In episode four, you can tell he rejoices in delivering the news to the King about Rhaenyra and Daemon being spotted in the pleasure house together. Knocking on the King’s door first thing in the morning, he says: “I apologise for the early hour, your grace. I have discomforting news. I thought it best shared discreetly before the council convenes. I’m afraid it concerns the princess, my King.”
He adds: “It is not easy to tell a father of his daughter’s exploits.” And even though the news is a serious matter, you can just tell – because he’s Otto, after all – that he doesn’t find it hard to spread gossip at all.
Saying this, Otto isn’t on our radar as much as usual in these recent couple of episodes, perhaps because we have lust, incest and other power-hungry males (once again) to contend with.
So when King Viserys aptly knocks Otto’s power trip down a peg or two in the fourth episode’s final scenes, we couldn’t help but let out a little squeal of happiness. And in episode five, we see him dismissed from King’s Landing altogether.
The King surprisingly recognises that Otto has been playing them all in his own power game. He admits: “I will never recover from Aemma’s death, but Alicent, she took me through the worst of my grief – she was a calculated distraction. I only now realise how well calculated it was.”
And in finally hearing the line we’ve been waiting for: “You were a faithful servant Otto… but I can no longer trust your judgment,” you may feel a tiny pang of empathy for Otto. You may even feel for him when you see him packed up and ready to leave King’s Landing in the rain at the start of episode five. But his cutting final comments to Alicent are just a taste of what we’re sure will come throughout the rest of the series.
He tells his daughter that while his dismissal may be a decision she regrets and is upset by, it’s one that she ultimately made possible. “You chose Rhaenyra… You wanted to believe her, as did her father,” Otto says.
Alicent finally calls him out on his relentless pursuit of Aegon taking the throne, but it’s a sentiment he won’t accept without clarifying his supposed logic. He explains: “Listen to me, daughter. The King will die. It may be months or years, but he’ll not live to be an old man and if Rhaenyra succeeds him, war will follow. Do you understand?
“The realm will not accept her, and to secure her claim, she’ll have to put your children to the sword. She’ll have no choice.”
Of course, talking about Alicent’s children being potentially murdered by their own stepsister is enough to leave her tearful, but he continues: “You know it. You’re no fool, and yet you choose not to see it. The time is coming, Alicent.
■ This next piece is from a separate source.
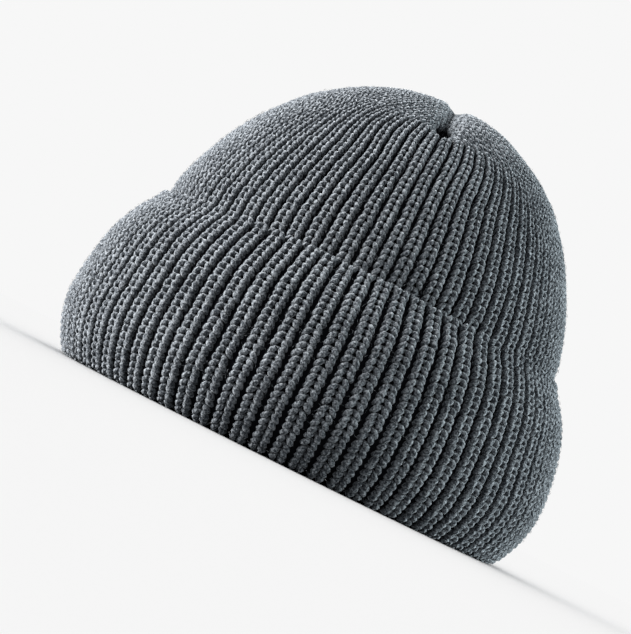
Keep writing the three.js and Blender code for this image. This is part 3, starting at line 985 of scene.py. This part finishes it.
def seam_place(petal, at, distance, depth):
    """Places on the inner face at the back: across as a share of the seam's width."""
    radius, height, out_r, out_z = crown_form.at(distance)
    below = WALL + SEAM_STAND_OFF - depth
    r = radius - below * out_r
    azimuth = math.pi - at * SEAM_WIDTH / r
    return spot(r, azimuth, height - below * out_z, lean_at(height))


seam_stitch = Template(LIGHT_PATH, 6, SEAM_YARN)
seam_rows = np.arange(SEAM_TOP + SEAM_COURSE, crown_form.length - SEAM_COURSE, SEAM_COURSE)
seam = copies("back_seam_chain", seam_stitch, np.zeros(len(seam_rows)), seam_rows, 0, SEAM_WIDTH,
              seam_place, 400, "back_seam")
print("seam", triangle_count(seam))

# %% [markdown]
# ## Loose fibres
#
# Wool blend is never sleek. Fine fibres stand off the yarn everywhere and soften the outline and
# the furrows. Blender's hair could make them, but it is no mesh and would be missing wherever
# only meshes are kept. One fibre is a hair-thin bent tube, copied to random places of the knit
# and turned every way.

# %% Fibres all over the outside
FIBRES_A_PETAL = 900
FIBRE_PATH = (
    (0.0, 0.0, 0.6, 0.04), (0.9, 0.12, -0.15, 0.03), (1.8, -0.3, -0.2, 0.02),
)
EVERY_WAY = 3.0
FIBRE_SIZES = 0.4

fibre = Template(FIBRE_PATH, 3, 1 * MM)
random = np.random.default_rng(500)
made = []
for petal in range(PETALS):
    at = random.uniform(0, PETAL_RIBS, FIBRES_A_PETAL)
    distance = np.sqrt(random.uniform(0.01, 1, FIBRES_A_PETAL)) * EDGE_DISTANCE
    kept = np.minimum(at, PETAL_RIBS - at) > dart_gap(distance)
    made.append(copies(f"crown_fibres_{petal}", fibre, at[kept], distance[kept], petal,
                       CROWN_PITCH, crown_place, 510 + petal, "crown",
                       EVERY_WAY, FIBRE_SIZES))
    distance = random.uniform(EDGE_WALL, cuff_form.length - 3 * JOIN_HEIGHT, FIBRES_A_PETAL)
    made.append(copies(f"cuff_fibres_{petal}", fibre, at, distance, petal, CUFF_PITCH, cuff_place,
                       520 + petal, "cuff", EVERY_WAY, FIBRE_SIZES))
print("fibres", sum(triangle_count(piece) for piece in made), "triangles")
Either you prepare Aegon to rule or you cleave to Rhaenyra and pray for her mercy.”
We may have seen Alicent in floods of tears while her father trots away on his horse, but something tells us to save the emotion because Otto is definitely not the character to put your faith in.
We’re sure that even from a diminished position of power, he will continue to wreak havoc in King’s Landing, both among the Targaryens and in pursuit of the Iron Throne – and that’s what makes him the perfect House Of The Dragon villain.